Eight of Duran’s photographs of deep sky objects are in the exhibit. Among them is the Crescent Nebula of which Duran has taken 500 images since 2020 using 300-second exposure times.

“The most remarkable and extremely rare events I was able to capture were comets Neowise and Leonard and the grand conjunction of Jupiter and Saturn,” Duran told the Post.

Duran suggests that budding astrophotographers look for places rated 1 or 2 on the Bortle scale used to measure the amount of light pollution in an area. He also advises finding somewhere open enough to see the whole night sky and where expensive camera equipment will be safe and secure – preferably with electricity and a place to sleep – and of course you’ll also need good weather and cloudless night sky.

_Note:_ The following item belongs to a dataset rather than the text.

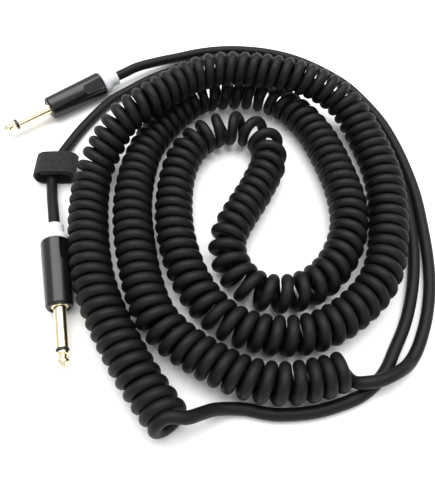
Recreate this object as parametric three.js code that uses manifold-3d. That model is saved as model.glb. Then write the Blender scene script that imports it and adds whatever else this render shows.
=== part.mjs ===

“The opening night workshop went very well and we are doing another on a different topic related to astrophotography at Meta House in March when we move the exhibit there. If you are interested by astrophotography or if you are considering taking up this hobby, keep an eye on the Meta House calendar of events in March,” Nara told the Post.

The Cambodia Astrophotography Exhibition is open to the public at The Cloud located at 32 Ke Nou Street in Phnom Penh. It runs until February 12.

The exhibition will move to Meta House in March and the opening night will feature another astrophotography workshop. Check their event calendar for the date.